## RAW DATA

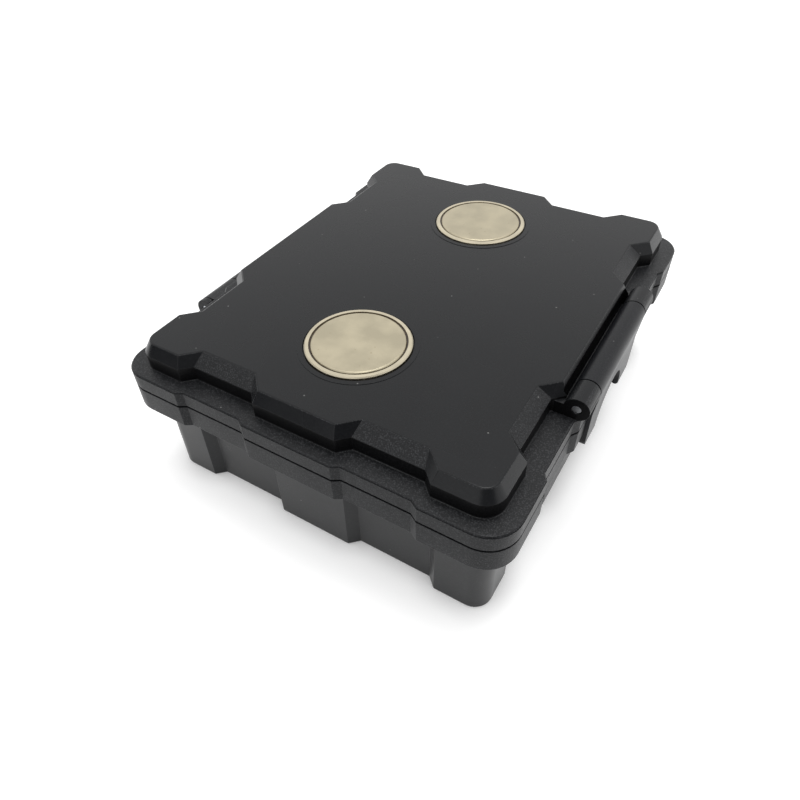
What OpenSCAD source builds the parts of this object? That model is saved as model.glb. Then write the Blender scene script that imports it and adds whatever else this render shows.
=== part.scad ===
// Two-part moulded storage box that clings to steel by two pot magnets set in its lid.
// Millimetres. +Z up, +X towards the latch, Y along the box.
// The origin is the centre of the flat underside that the box rests on.

/* [Lower case] */
// Width of the lower case over its outer faces, from the hinge side to the latch side
case_width = 92; // [86:1:104]
// Length of the lower case over its outer faces
case_length = 111.6; // [106:0.2:124]
// Height of the lower case from its underside to the underside of its rim
case_height = 24.5; // [20:0.1:40]
// Wall left at the bottom of each recess in the sides
wall = 2; // [1.4:0.1:3]
// Thickness of the case's floor
floor_thickness = 2.4; // [1.6:0.1:4]
// Depth of the recesses in the case's sides
case_notch_depth = 2.25; // [1.2:0.05:3]
// Radius of the case's upright corners
case_corner_radius = 4.5; // [3.5:0.5:7]
// Radius of the cavity's upright corners
cavity_corner_radius = 3; // [2:0.5:6]
// Rounding of the case's bottom edge
foot_round = 0.5; // [0.3:0.1:2]

/* [Recess pattern] */
// Distance from the middle to the step of each corner block, along the short sides
corner_step_x = 31.5; // [28:0.5:34]
// Distance from the middle to the step of the centre block, along the short sides
centre_step_x = 12; // [9:0.5:15]
// Distance from the middle to the step of each corner block, along the long sides
corner_step_y = 42; // [39:0.5:45]
// Distance from the middle to the step of the centre block, along the long sides
centre_step_y = 22.9; // [22.5:0.1:26]

/* [Rims] */
// How far both rims stand out past the case on the long sides
rim_overhang_x = 4.5; // [4:0.1:6]
// How far both rims stand out past the case on the short sides
rim_overhang_y = 5.2; // [4:0.1:7]
// Height of the lower case's rim
base_rim_height = 6.2; // [5.5:0.05:9]
// Height of the lid's rim
lid_rim_height = 4.2; // [4:0.05:6]
// Gap between the two rims
seam_gap = 0.5; // [0.2:0.05:0.6]
// Depth of the recesses in the rims
rim_notch_depth = 1.1; // [0.6:0.1:1.5]
// Length of each step from a rim recess to a block
rim_step_run = 1.75; // [1:0.05:3]
// Radius of the rims' upright corners
rim_corner_radius = 7.5; // [5:0.5:10]
// Bevel along the lower edge of the case's rim
rim_edge_bevel = 0.3; // [0.1:0.05:0.6]
// Height of the narrow band along the upper edge of the lid's rim
edge_band = 0.45; // [0.3:0.05:0.6]
// How far that band lies back from the rim's face
band_set_back = 0.15; // [0.05:0.05:0.25]

/* [Raised top] */
// Width of the flat top of the raised part
top_width = 89.1; // [84:0.1:92]
// Length of the flat top of the raised part
top_length = 111.1; // [104:0.1:114]
// Height of the upright side of the raised part above the lid's rim
top_wall_height = 3.7; // [3.2:0.1:6]
// Height of the sloped band around the top
slope_height = 2.9; // [2:0.1:4]
// How far the sloped band stands out at its foot
slope_run = 1.8; // [1:0.1:2.4]
// Depth of the recesses at the top's edge
top_notch_depth = 4.05; // [2.6:0.05:5]
// Depth of the recesses in the upright side
side_notch_depth = 2.6; // [1.5:0.1:3.5]
// Radius of the top's upright corners
top_corner_radius = 3.2; // [2.5:0.1:6]
// Thickness of the lid's top plate
lid_thickness = 2.4; // [1.8:0.1:3.2]
// Inset of the lid's cavity from the case's cavity
lid_cavity_inset = 1; // [0.5:0.1:2]

/* [Seal] */
// Width of the silicone seal
seal_width = 2; // [1.4:0.1:2.4]
// Height of the silicone seal
seal_height = 1.9; // [1.2:0.1:2.4]
// How far the seal's top stays below the edge of its groove
seal_sink = 0.3; // [0.1:0.05:0.6]
// Distance from the cavity to the seal's groove
seal_inset = 1.5; // [1:0.1:2]
// Width of the lid's rib that bears on the seal
seal_rib_width = 1.2; // [0.8:0.1:1.4]
// Clearance on each side of the seal in its groove
seal_side_clearance = 0.1; // [0.05:0.05:0.2]
// Gap between the seal and the rib above it
seal_rib_gap = 0.02; // [0.01:0.01:0.05]

/* [Hinge] */
// Outer radius of the hinge's knuckles
hinge_radius = 3; // [2.6:0.1:3.2]
// How far the hinge's axis stands outside the rims
hinge_set_out = 2.4; // [2:0.1:2.8]
// Length over the hinge's knuckles
hinge_length = 58; // [50:1:70]
// Length of each end knuckle, on the lower case
end_knuckle = 1.8; // [1.2:0.1:6]
// Length of each lid knuckle
lid_knuckle = 10.6; // [6:0.1:14]
// Gap between neighbouring knuckles
knuckle_gap = 0.15; // [0.1:0.05:0.4]
// Room around a knuckle where it turns inside the other rim
knuckle_room = 0.3; // [0.2:0.05:0.5]
// Radius of the hinge pin
hinge_pin_radius = 1.2; // [0.9:0.05:1.4]
// How far the hinge pin's ends stay inside the end knuckles
pin_sink = 0.2; // [0.1:0.1:0.6]

/* [Latch] */
// How far the latch's axis stays inside the rims' outer face
latch_axis_inset = 1.35; // [1:0.05:1.6]
// Height of the latch's axis above the lid's rim
latch_axis_height = 2.55; // [2.4:0.05:2.8]
// Outer radius of the latch's barrel and of the lid's ears
barrel_radius = 2.9; // [2.6:0.05:3]
// Radius of the latch pin
latch_pin_radius = 1; // [0.8:0.05:1.3]
// Length of the latch
latch_length = 32.8; // [29:0.1:36]
// Length of each ear beside the latch
ear_length = 7; // [5:0.5:9]
// Gap between the latch and each ear
ear_gap = 0.3; // [0.1:0.05:0.4]
// Thickness of the web that joins each ear to the raised part
ear_web = 2; // [1.4:0.1:2.6]
// Depth of the hollow in the raised part behind the latch
latch_hollow = 1.15; // [0.6:0.05:1.6]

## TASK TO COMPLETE
Extract all of the data shown above and repeat it verbatim.

## RESPONSE TO THE EXERCISE
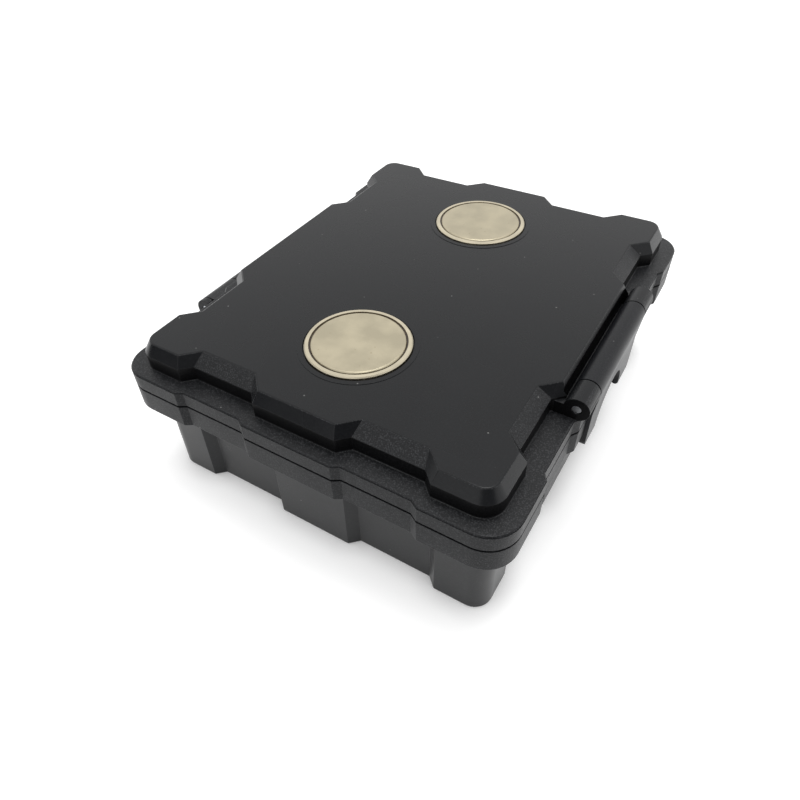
What OpenSCAD source builds the parts of this object? That model is saved as model.glb. Then write the Blender scene script that imports it and adds whatever else this render shows.
=== part.scad ===
// Two-part moulded storage box that clings to steel by two pot magnets set in its lid.
// Millimetres. +Z up, +X towards the latch, Y along the box.
// The origin is the centre of the flat underside that the box rests on.

/* [Lower case] */
// Width of the lower case over its outer faces, from the hinge side to the latch side
case_width = 92; // [86:1:104]
// Length of the lower case over its outer faces
case_length = 111.6; // [106:0.2:124]
// Height of the lower case from its underside to the underside of its rim
case_height = 24.5; // [20:0.1:40]
// Wall left at the bottom of each recess in the sides
wall = 2; // [1.4:0.1:3]
// Thickness of the case's floor
floor_thickness = 2.4; // [1.6:0.1:4]
// Depth of the recesses in the case's sides
case_notch_depth = 2.25; // [1.2:0.05:3]
// Radius of the case's upright corners
case_corner_radius = 4.5; // [3.5:0.5:7]
// Radius of the cavity's upright corners
cavity_corner_radius = 3; // [2:0.5:6]
// Rounding of the case's bottom edge
foot_round = 0.5; // [0.3:0.1:2]

/* [Recess pattern] */
// Distance from the middle to the step of each corner block, along the short sides
corner_step_x = 31.5; // [28:0.5:34]
// Distance from the middle to the step of the centre block, along the short sides
centre_step_x = 12; // [9:0.5:15]
// Distance from the middle to the step of each corner block, along the long sides
corner_step_y = 42; // [39:0.5:45]
// Distance from the middle to the step of the centre block, along the long sides
centre_step_y = 22.9; // [22.5:0.1:26]

/* [Rims] */
// How far both rims stand out past the case on the long sides
rim_overhang_x = 4.5; // [4:0.1:6]
// How far both rims stand out past the case on the short sides
rim_overhang_y = 5.2; // [4:0.1:7]
// Height of the lower case's rim
base_rim_height = 6.2; // [5.5:0.05:9]
// Height of the lid's rim
lid_rim_height = 4.2; // [4:0.05:6]
// Gap between the two rims
seam_gap = 0.5; // [0.2:0.05:0.6]
// Depth of the recesses in the rims
rim_notch_depth = 1.1; // [0.6:0.1:1.5]
// Length of each step from a rim recess to a block
rim_step_run = 1.75; // [1:0.05:3]
// Radius of the rims' upright corners
rim_corner_radius = 7.5; // [5:0.5:10]
// Bevel along the lower edge of the case's rim
rim_edge_bevel = 0.3; // [0.1:0.05:0.6]
// Height of the narrow band along the upper edge of the lid's rim
edge_band = 0.45; // [0.3:0.05:0.6]
// How far that band lies back from the rim's face
band_set_back = 0.15; // [0.05:0.05:0.25]

/* [Raised top] */
// Width of the flat top of the raised part
top_width = 89.1; // [84:0.1:92]
// Length of the flat top of the raised part
top_length = 111.1; // [104:0.1:114]
// Height of the upright side of the raised part above the lid's rim
top_wall_height = 3.7; // [3.2:0.1:6]
// Height of the sloped band around the top
slope_height = 2.9; // [2:0.1:4]
// How far the sloped band stands out at its foot
slope_run = 1.8; // [1:0.1:2.4]
// Depth of the recesses at the top's edge
top_notch_depth = 4.05; // [2.6:0.05:5]
// Depth of the recesses in the upright side
side_notch_depth = 2.6; // [1.5:0.1:3.5]
// Radius of the top's upright corners
top_corner_radius = 3.2; // [2.5:0.1:6]
// Thickness of the lid's top plate
lid_thickness = 2.4; // [1.8:0.1:3.2]
// Inset of the lid's cavity from the case's cavity
lid_cavity_inset = 1; // [0.5:0.1:2]

/* [Seal] */
// Width of the silicone seal
seal_width = 2; // [1.4:0.1:2.4]
// Height of the silicone seal
seal_height = 1.9; // [1.2:0.1:2.4]
// How far the seal's top stays below the edge of its groove
seal_sink = 0.3; // [0.1:0.05:0.6]
// Distance from the cavity to the seal's groove
seal_inset = 1.5; // [1:0.1:2]
// Width of the lid's rib that bears on the seal
seal_rib_width = 1.2; // [0.8:0.1:1.4]
// Clearance on each side of the seal in its groove
seal_side_clearance = 0.1; // [0.05:0.05:0.2]
// Gap between the seal and the rib above it
seal_rib_gap = 0.02; // [0.01:0.01:0.05]

/* [Hinge] */
// Outer radius of the hinge's knuckles
hinge_radius = 3; // [2.6:0.1:3.2]
// How far the hinge's axis stands outside the rims
hinge_set_out = 2.4; // [2:0.1:2.8]
// Length over the hinge's knuckles
hinge_length = 58; // [50:1:70]
// Length of each end knuckle, on the lower case
end_knuckle = 1.8; // [1.2:0.1:6]
// Length of each lid knuckle
lid_knuckle = 10.6; // [6:0.1:14]
// Gap between neighbouring knuckles
knuckle_gap = 0.15; // [0.1:0.05:0.4]
// Room around a knuckle where it turns inside the other rim
knuckle_room = 0.3; // [0.2:0.05:0.5]
// Radius of the hinge pin
hinge_pin_radius = 1.2; // [0.9:0.05:1.4]
// How far the hinge pin's ends stay inside the end knuckles
pin_sink = 0.2; // [0.1:0.1:0.6]

/* [Latch] */
// How far the latch's axis stays inside the rims' outer face
latch_axis_inset = 1.35; // [1:0.05:1.6]
// Height of the latch's axis above the lid's rim
latch_axis_height = 2.55; // [2.4:0.05:2.8]
// Outer radius of the latch's barrel and of the lid's ears
barrel_radius = 2.9; // [2.6:0.05:3]
// Radius of the latch pin
latch_pin_radius = 1; // [0.8:0.05:1.3]
// Length of the latch
latch_length = 32.8; // [29:0.1:36]
// Length of each ear beside the latch
ear_length = 7; // [5:0.5:9]
// Gap between the latch and each ear
ear_gap = 0.3; // [0.1:0.05:0.4]
// Thickness of the web that joins each ear to the raised part
ear_web = 2; // [1.4:0.1:2.6]
// Depth of the hollow in the raised part behind the latch
latch_hollow = 1.15; // [0.6:0.05:1.6]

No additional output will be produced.